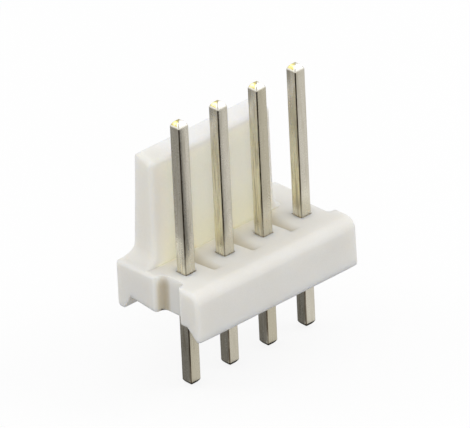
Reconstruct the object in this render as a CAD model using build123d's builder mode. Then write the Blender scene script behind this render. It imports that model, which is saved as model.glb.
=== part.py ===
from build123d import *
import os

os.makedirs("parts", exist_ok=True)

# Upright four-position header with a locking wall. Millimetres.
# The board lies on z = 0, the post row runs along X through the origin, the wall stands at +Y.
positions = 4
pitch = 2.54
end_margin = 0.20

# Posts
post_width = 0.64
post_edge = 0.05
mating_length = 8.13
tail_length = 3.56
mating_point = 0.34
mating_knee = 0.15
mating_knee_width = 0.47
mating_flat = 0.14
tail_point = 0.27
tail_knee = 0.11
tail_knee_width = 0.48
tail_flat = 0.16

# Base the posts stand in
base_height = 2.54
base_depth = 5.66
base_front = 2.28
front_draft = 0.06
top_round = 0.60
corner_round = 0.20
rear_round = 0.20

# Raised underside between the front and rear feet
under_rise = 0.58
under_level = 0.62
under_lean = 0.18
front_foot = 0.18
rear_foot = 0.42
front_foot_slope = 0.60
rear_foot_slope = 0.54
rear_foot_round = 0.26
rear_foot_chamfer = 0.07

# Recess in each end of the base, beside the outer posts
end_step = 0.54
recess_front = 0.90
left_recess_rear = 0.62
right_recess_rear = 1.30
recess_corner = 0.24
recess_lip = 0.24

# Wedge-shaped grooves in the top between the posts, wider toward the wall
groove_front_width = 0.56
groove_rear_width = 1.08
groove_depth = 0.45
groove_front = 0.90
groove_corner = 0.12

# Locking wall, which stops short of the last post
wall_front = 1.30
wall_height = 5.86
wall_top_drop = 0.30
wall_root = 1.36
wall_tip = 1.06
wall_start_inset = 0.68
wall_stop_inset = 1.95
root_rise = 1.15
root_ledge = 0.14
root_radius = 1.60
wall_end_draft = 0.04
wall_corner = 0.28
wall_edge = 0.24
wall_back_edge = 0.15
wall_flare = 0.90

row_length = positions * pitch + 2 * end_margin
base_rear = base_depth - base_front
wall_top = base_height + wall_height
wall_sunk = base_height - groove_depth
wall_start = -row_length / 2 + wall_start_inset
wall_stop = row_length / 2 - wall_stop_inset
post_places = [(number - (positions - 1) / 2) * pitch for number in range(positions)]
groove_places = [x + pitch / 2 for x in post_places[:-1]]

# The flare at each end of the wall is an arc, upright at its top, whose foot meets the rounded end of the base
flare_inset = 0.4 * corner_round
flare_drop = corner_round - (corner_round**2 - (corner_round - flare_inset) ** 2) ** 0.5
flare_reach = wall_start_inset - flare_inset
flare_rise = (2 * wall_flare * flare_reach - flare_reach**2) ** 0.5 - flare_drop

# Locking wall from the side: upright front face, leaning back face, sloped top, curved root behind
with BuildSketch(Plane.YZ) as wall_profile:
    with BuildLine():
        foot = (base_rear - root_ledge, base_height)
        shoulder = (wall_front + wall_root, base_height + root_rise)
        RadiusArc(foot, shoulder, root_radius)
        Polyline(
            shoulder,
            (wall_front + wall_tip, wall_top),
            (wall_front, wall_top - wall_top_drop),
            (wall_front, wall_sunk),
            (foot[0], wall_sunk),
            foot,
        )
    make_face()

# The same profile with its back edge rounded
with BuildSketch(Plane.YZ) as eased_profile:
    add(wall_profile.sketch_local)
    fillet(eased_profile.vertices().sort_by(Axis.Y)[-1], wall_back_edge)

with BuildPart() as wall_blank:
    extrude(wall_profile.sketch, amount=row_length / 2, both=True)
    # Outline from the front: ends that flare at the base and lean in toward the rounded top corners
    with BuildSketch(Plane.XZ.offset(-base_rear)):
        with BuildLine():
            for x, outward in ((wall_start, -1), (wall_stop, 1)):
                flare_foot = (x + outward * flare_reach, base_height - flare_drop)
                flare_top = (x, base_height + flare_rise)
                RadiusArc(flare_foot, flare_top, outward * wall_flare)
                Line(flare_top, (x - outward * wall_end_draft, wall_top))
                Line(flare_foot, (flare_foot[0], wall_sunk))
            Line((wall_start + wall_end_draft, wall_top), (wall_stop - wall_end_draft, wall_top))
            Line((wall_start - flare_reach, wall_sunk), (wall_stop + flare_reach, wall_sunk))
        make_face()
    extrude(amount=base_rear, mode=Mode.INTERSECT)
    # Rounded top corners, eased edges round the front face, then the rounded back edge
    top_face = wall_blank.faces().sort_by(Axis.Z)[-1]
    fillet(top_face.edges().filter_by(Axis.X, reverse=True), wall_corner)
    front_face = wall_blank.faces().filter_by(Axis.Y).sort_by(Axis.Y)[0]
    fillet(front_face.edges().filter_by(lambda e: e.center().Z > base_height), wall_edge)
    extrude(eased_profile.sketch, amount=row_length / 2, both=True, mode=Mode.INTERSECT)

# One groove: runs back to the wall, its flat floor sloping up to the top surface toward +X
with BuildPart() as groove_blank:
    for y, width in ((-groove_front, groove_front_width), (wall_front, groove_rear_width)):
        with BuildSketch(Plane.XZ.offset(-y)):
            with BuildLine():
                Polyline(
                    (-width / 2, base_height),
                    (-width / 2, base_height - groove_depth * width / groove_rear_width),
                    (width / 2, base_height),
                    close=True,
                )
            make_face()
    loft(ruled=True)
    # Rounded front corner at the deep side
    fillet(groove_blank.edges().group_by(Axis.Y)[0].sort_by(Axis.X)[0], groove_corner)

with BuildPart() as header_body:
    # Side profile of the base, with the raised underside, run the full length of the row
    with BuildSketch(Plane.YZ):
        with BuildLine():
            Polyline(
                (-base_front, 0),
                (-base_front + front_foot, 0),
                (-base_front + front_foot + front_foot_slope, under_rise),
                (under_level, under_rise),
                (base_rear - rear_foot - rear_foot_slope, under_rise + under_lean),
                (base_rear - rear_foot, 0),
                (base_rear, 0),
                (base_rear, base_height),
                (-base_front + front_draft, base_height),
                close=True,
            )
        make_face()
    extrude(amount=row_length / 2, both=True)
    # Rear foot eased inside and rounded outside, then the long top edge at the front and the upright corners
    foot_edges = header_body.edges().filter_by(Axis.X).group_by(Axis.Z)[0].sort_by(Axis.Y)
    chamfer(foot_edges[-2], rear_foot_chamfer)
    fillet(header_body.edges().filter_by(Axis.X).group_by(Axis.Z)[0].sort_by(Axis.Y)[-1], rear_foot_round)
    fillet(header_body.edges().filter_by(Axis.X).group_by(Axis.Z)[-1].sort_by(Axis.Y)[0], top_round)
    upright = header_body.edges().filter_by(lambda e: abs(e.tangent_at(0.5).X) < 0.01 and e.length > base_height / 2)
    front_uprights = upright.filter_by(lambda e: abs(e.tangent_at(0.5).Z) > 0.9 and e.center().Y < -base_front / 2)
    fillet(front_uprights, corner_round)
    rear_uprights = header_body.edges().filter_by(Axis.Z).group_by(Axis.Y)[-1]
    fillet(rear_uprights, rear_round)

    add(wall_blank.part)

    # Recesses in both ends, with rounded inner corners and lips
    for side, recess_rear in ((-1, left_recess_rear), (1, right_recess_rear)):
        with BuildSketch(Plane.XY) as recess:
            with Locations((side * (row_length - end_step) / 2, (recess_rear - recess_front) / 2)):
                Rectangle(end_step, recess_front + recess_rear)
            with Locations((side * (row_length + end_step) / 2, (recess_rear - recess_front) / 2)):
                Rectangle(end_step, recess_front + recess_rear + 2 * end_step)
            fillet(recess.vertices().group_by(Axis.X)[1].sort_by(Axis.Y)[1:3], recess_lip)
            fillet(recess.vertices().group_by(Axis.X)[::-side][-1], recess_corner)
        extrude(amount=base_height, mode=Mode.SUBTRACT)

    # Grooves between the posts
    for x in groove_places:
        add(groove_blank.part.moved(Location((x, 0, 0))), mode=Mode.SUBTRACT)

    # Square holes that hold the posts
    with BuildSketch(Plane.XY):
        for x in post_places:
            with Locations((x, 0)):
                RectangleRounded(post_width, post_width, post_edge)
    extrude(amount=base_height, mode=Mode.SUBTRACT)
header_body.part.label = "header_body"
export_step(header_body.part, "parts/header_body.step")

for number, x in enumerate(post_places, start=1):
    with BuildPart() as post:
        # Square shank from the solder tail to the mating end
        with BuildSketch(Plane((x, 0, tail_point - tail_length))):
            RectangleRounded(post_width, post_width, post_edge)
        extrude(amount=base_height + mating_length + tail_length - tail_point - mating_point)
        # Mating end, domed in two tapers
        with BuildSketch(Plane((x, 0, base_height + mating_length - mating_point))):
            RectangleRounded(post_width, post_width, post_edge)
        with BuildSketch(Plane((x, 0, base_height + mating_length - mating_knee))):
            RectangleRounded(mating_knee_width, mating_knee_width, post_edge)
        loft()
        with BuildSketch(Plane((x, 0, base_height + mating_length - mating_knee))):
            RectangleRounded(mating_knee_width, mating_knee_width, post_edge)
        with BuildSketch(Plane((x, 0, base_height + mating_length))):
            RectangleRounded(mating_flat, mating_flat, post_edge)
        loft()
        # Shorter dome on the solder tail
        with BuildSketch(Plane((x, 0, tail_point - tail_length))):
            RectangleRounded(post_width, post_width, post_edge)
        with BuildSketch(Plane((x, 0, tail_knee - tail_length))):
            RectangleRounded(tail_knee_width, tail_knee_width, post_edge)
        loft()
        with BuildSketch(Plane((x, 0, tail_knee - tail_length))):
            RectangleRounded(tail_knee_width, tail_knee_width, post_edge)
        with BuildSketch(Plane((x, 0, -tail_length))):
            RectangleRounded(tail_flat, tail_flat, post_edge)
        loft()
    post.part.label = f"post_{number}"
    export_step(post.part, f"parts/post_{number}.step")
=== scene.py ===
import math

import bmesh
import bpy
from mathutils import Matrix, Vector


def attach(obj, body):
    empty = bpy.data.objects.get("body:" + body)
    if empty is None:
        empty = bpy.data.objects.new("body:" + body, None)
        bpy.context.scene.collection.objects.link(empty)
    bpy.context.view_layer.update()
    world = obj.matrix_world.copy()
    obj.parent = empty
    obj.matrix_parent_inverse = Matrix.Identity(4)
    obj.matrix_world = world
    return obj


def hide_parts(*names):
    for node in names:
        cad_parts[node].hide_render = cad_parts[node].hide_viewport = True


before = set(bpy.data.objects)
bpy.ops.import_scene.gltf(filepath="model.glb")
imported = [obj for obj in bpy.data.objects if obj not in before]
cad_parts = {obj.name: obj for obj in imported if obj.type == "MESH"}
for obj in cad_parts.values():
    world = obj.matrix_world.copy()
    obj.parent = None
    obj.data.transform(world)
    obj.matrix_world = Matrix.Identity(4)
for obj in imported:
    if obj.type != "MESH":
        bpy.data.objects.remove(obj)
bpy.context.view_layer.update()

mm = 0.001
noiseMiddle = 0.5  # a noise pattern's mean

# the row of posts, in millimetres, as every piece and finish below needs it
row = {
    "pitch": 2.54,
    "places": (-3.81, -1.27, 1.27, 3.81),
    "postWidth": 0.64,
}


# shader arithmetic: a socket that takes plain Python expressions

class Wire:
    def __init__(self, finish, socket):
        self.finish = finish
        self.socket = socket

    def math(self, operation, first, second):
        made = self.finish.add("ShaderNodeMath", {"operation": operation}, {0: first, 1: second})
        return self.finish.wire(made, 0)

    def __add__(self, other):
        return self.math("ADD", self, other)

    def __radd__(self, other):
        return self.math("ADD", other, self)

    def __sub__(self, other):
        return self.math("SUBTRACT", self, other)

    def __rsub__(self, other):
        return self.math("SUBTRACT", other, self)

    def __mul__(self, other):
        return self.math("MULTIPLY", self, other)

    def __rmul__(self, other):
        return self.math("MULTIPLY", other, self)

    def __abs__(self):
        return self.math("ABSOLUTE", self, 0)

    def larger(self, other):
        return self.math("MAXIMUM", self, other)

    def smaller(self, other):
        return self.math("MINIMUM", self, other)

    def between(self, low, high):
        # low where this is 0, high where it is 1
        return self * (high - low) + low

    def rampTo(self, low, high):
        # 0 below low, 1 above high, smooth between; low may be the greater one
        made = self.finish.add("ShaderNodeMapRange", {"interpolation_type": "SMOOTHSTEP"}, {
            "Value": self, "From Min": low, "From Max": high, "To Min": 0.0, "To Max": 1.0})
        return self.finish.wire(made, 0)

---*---

PROBLEM DESCRIPTION »
Which lines above run from the one containing "imported = [obj" down to the one containing "# shader arithmetic: a"? Repeat exactly those, both ends included, and nothing else.

TASK RESPONSE »
imported = [obj for obj in bpy.data.objects if obj not in before]
cad_parts = {obj.name: obj for obj in imported if obj.type == "MESH"}
for obj in cad_parts.values():
    world = obj.matrix_world.copy()
    obj.parent = None
    obj.data.transform(world)
    obj.matrix_world = Matrix.Identity(4)
for obj in imported:
    if obj.type != "MESH":
        bpy.data.objects.remove(obj)
bpy.context.view_layer.update()

mm = 0.001
noiseMiddle = 0.5  # a noise pattern's mean

# the row of posts, in millimetres, as every piece and finish below needs it
row = {
    "pitch": 2.54,
    "places": (-3.81, -1.27, 1.27, 3.81),
    "postWidth": 0.64,
}


# shader arithmetic: a socket that takes plain Python expressions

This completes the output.